Since 2001 the most prestigious private university of the country has a Master's Program in Psychoanalytic Theoretical Studies, organized by Max Hernández and Moisés Lemlij, whose second class is about to graduate. Also the most widely read weekly in the country has a column presenting a psychoanalytic point of view and a psychoanalyst heads a radio program where people seek advice and consultation.
Max Hernández is one of the leading intellectuals in contemporary Peru and a major personality in the Peruvian Society. His influence extends beyond the discipline and his contributions have been rewarded with the Sigourney prize. During his presidency of the FEPAL, Saúl Peña, the first president and honorary president of the Peruvian society, organized the first Latin American Congress of Child and Adolescent Psychoanalysis and presented the contributions of Latin American psychoanalysis in the form of various publications.

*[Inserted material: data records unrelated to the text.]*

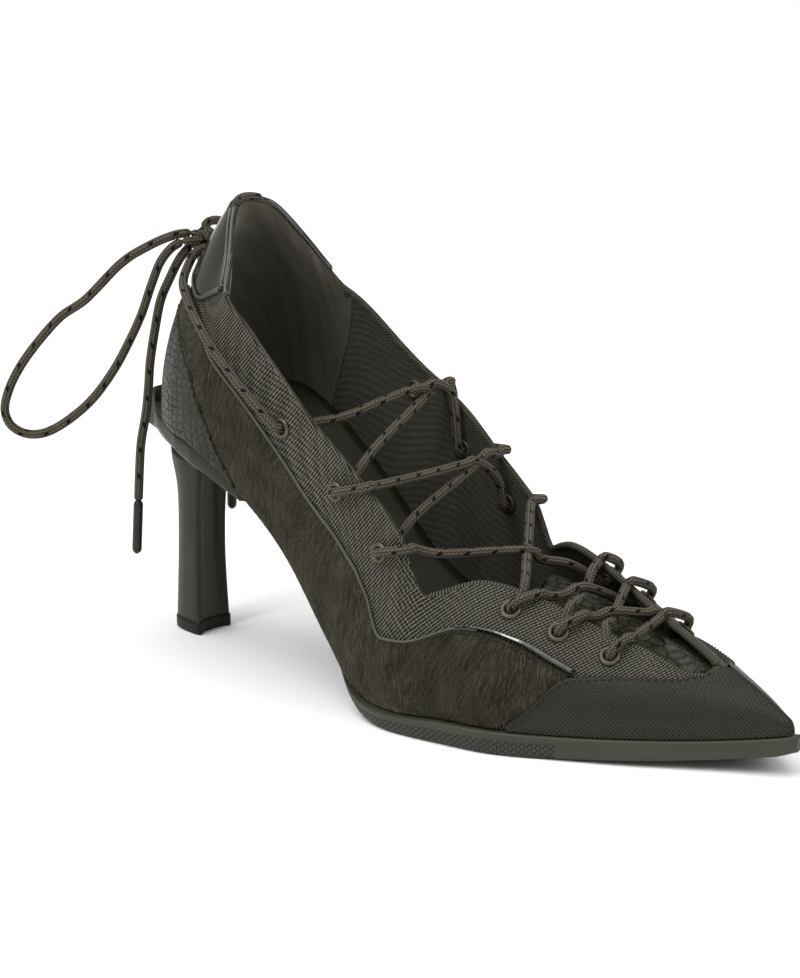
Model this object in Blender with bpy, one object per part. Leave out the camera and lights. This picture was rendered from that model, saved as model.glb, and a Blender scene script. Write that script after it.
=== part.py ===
"""Lace-up heel for the right foot: a pointed pump with a cut-out throat, laced across and tied behind the heel.

Metres, +Z up, +X toward the toe, +Y toward the other foot. The heel and the ball stand on Z = 0.
Every piece of the upper is a patch of one function, last_point, which stands for the maker's last.
"""

import math

import bmesh
import bpy
import numpy as np
from mathutils import Matrix, Vector

# Driving sizes
LENGTH = 0.2354  # upper, from the heel curve to the toe tip
BALL_WIDTH = 0.076  # upper, across the ball
SEAT_HEIGHT = 0.0735  # upper's lower edge at the back
TOP_HEIGHT = 0.1428  # top of the heel tab
WALL = 0.0018
OVERLAY = 0.0011
GAP = 0.00035
LIFT_HEIGHT = 0.0040
LACE = 0.0029

LATERAL = -1.0
MEDIAL = 1.0

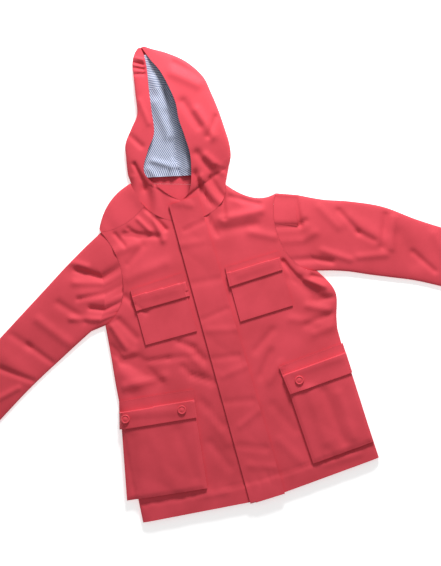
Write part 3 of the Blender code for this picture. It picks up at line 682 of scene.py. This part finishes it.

César Rodríguez Rabanal, a former member of the Peruvian Society and an important leader of opinion, made a renowned contribution on the subject of how to approach marginalized and under-privileged populations. As an active promoter on an international level of culture in general and psychoanalysis in particular, Moisés Lemlij has twice been vice-president and treasurer of the IPA.Álvaro Rey de Castro, current President of FePAL, stands out for his active participation in the war against corruption .
The main psychoanalytically-informed institutions in Peru are: the Center for Psychosocial Development and Counseling (1976), the Lima Center for Psychoanalytic Psychotherapies (1983), the Association for Child Psychotherapy (1986), the Center for Psychoanalysis and Society (1986), the Interdisciplinary Seminar on Andean Studies (1987), the Center for Human Development and Creativity (1995), the Center for the Development of Art Therapy (1997), and the School of Applied Clinical Psychotherapy (1999). The Lacanian movement is still at an embryonic stage.
The leading works are published by the Biblioteca Peruana de Psicoanálisis and the Fondo Editorial SIDEA. Directed by Moisés Lemlij, these publishing centers have together published more than thirty works sice the early 1990s. Also worthy of note is the Libro anual de psicoanálisis (Annual book of psychoanalysis), published by Gustavo Delgado (The Peruvian Society publishes a journal, Psicoanálisis, every two years).
MOISÉS LEMLIJ
Bibliography
Delgado, Honorio. (1989). Freud y el psicoanálisis. (J. Mariátegui, Comp.). Lima: University Cayetano Heredia.
Hernández, Max. (1992). Memoria del bien perdido. Identidad, conflicto y nostalgia en el Inca Garcilaso de la Vega. Lima: Instituto de estudios peruanos y biblioteca peruana de psicoanálisis.
Hernández, Max, et al. (1996). Entre el mito y la historia. 3d. ed. Lima,:Fondo Sidea. (Original work published 1987)
Rey de Castro,Álvaro. (1991). Freud y Honorio Delgado: una aproximación psicoanalítica a la prehistoria del psicoanálisis peruano y sus escuelas, el múltiple interés del psicoanálisis-77 años después. (p. 203-237). Talleres de Artes Gráficas Espino.
Rodríguez, Rabanal César. (1989). Cicatrices de la pobreza. Caracas, Venezuela : Nueva Sociedad.